Nadie parece haber tenido muchas dudas sobre el tema de la potencia de la sexualidad femenina. Tomemos otro ejemplo: la historia que uno de los hombres cuenta en el tercer día. Un apuesto joven campesino llamado Masetto solicita el puesto de jardinero en un convento con la esperanza de que le dé la oportunidad de acostarse con alguna de las monjas. Para conseguir el trabajo, Masetto finge ser sordomudo, pensando que nadie se opondrá a su presencia si creen que no puede seducir a las jóvenes.

Pero lo que descubre es que, como no puede hablar, todas las monjas (incluso la abadesa) empiezan a hacerle proposiciones hasta que, finalmente, queda exhausto. Sin más remedio, le revela lo que le ha estado sucediendo a la abadesa, quejándose de que simplemente no tiene la resistencia necesaria para satisfacer sus apetitos. La historia tiene un final feliz: la abadesa le da un ascenso a Masetto y le establece una lista de turnos para que pueda seguir satisfaciendo las necesidades del convento hasta su vejez.

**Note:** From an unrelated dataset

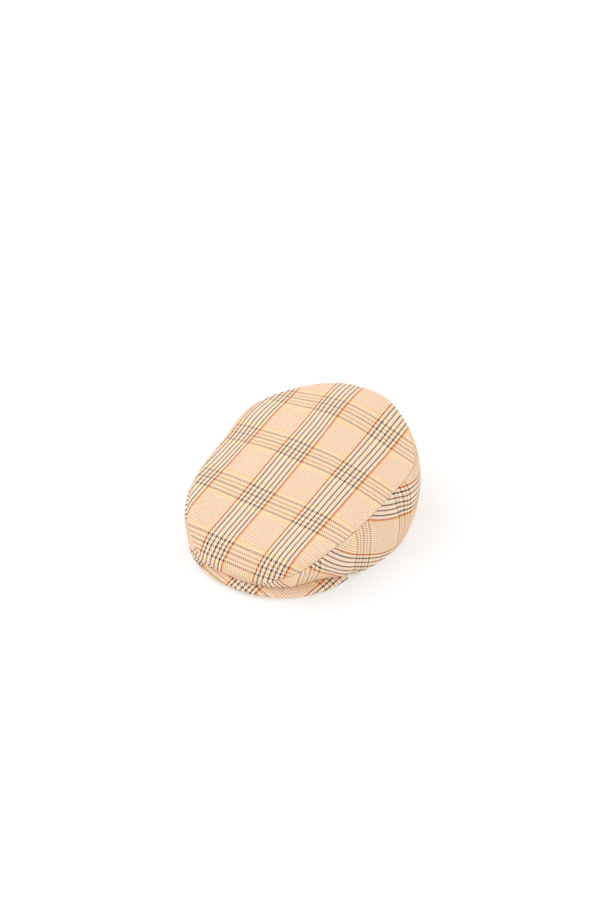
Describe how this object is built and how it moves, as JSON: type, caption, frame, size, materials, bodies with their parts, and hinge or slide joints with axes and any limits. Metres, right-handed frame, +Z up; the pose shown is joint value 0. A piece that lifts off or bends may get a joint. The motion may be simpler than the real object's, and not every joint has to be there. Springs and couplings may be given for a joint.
{
  "type": "flat cap",
  "caption": "Soft flat cap in checked cloth: a one-piece sloping top, side panels tapering along the front hem, a short stiff visor, a lining and an inner sweatband.",
  "frame": {"origin": "centre of the oval head opening, on the plane the rim rests on", "axes": "+Z up through the crown, -Y forward over the visor, +X the wearer's left"},
  "size_m": [0.1874, 0.2263, 0.0855],
  "materials": {
    "check_cloth": "loosely woven cotton and linen tweed in cream with a red, brown and yellow overcheck",
    "lining_cloth": "thin smooth twill lining in tan",
    "visor_board": "plain moulded polyethylene sheet, off-white",
    "stay_tape": "plain cotton tape, natural",
    "sweatband_cloth": "ribbed cotton band in tan",
    "label_cloth": "woven satin label, cream, blank"
  },
  "bodies": {
    "root": {"crown_top_panel": "check_cloth", "side_panel_left": "check_cloth", "side_panel_right": "check_cloth", "visor_top_cover": "check_cloth", "visor_under_cover": "check_cloth", "visor_board": "visor_board", "rim_stay_tape": "stay_tape", "sweatband": "sweatband_cloth", "lining_top": "lining_cloth", "lining_side_left": "lining_cloth", "lining_side_right": "lining_cloth", "size_label": "label_cloth"}
  },
  "joints": []
}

Si buscas una moraleja, Boccaccio rara vez es tu mejor opción. Por supuesto, no son sólo las monjas las que no pueden controlar su lujuria. Antes del final de ese tercer día, una de las damas del grupo responde con otra historia, esta vez sobre un abad que era «extremadamente santo en todos los sentidos, excepto en lo que se refiere a las mujeres».

El abad lujurioso está locamente enamorado de una bella mujer, pero desafortunadamente su celoso esposo, Ferondo, vigila cada uno de sus pasos. Con la ayuda de sus monjes, el abad droga a Ferondo y lo transporta a una celda del monasterio. Cuando despierta, los monjes le dicen que ha muerto y que ha ido al purgatorio como castigo por sus celos.

Lo mantienen allí durante casi un año, golpeándolo y regañándolo, mientras su esposa, fingiendo estar de luto, disfruta en secreto de sesiones periódicas con el abad. Finalmente, los monjes le dicen a Ferondo que puede regresar al mundo de los vivos siempre que se enmiende. Aliviado y arrepentido -y una vez más bajo la influencia de la droga somnífera- regresa a su aldea donde pasa el resto de sus días como un marido ideal.

Su esposa, por su parte, nunca vuelve a mirar a otro hombre. Con una excepción: «cuando podía hacerlo convenientemente, siempre estaba feliz de pasar tiempo con el abad que había atendido sus mayores necesidades con tanta habilidad y diligencia».

Al leer el «Decamerón», con sus monjes lujuriosos y sus monjas transgresoras, algo que se hace evidente rápidamente es que Boccaccio tenía poco respeto por la autoridad religiosa. Esto no pasó inadvertido para la Iglesia.

Cuando el Vaticano publicó por primera vez su «Índice de libros prohibidos» en 1559, el «Decamerón» estaba en la lista. Pero eso no impidió que la gente lo leyera. De hecho, la protesta pública ante este intento de suprimir la obra condujo a un compromiso: una edición censurada que conservaba las escenas de sexo pero reescribía las que involucraban a miembros del clero, presentándolos como laicos comunes.

Afortunadamente, los cambios no se han mantenido y las traducciones modernas siguen el texto original de Boccaccio en toda su irreverente gloria.

Cuando la pandemia de covid-19 paralizó el mundo, el alegre texto de Boccaccio sobre la peste se puso de moda, y se agotó en las librerías. La nueva serie de Netflix llega en la cresta de esta oleada de popularidad, pero no es el primer intento de aprovechar el clásico de Boccaccio para adaptarlo a la gran pantalla.

Algunas, como la galardonada película de Pier Paolo Pasolini «El Decamerón», de 1971, se han mantenido a duras penas en el punto anterior de ser pornografía absoluta; otras no, en absoluto. Pero la mejor manera de experimentar la energía expansiva del «Decamerón» sigue siendo disfrutarlo en la página. Casi siete siglos después de que se escribieron, estos cuentos terrenales y boccaccescos todavía tienen el poder de brindar placer, consuelo y un poco de sorpresa.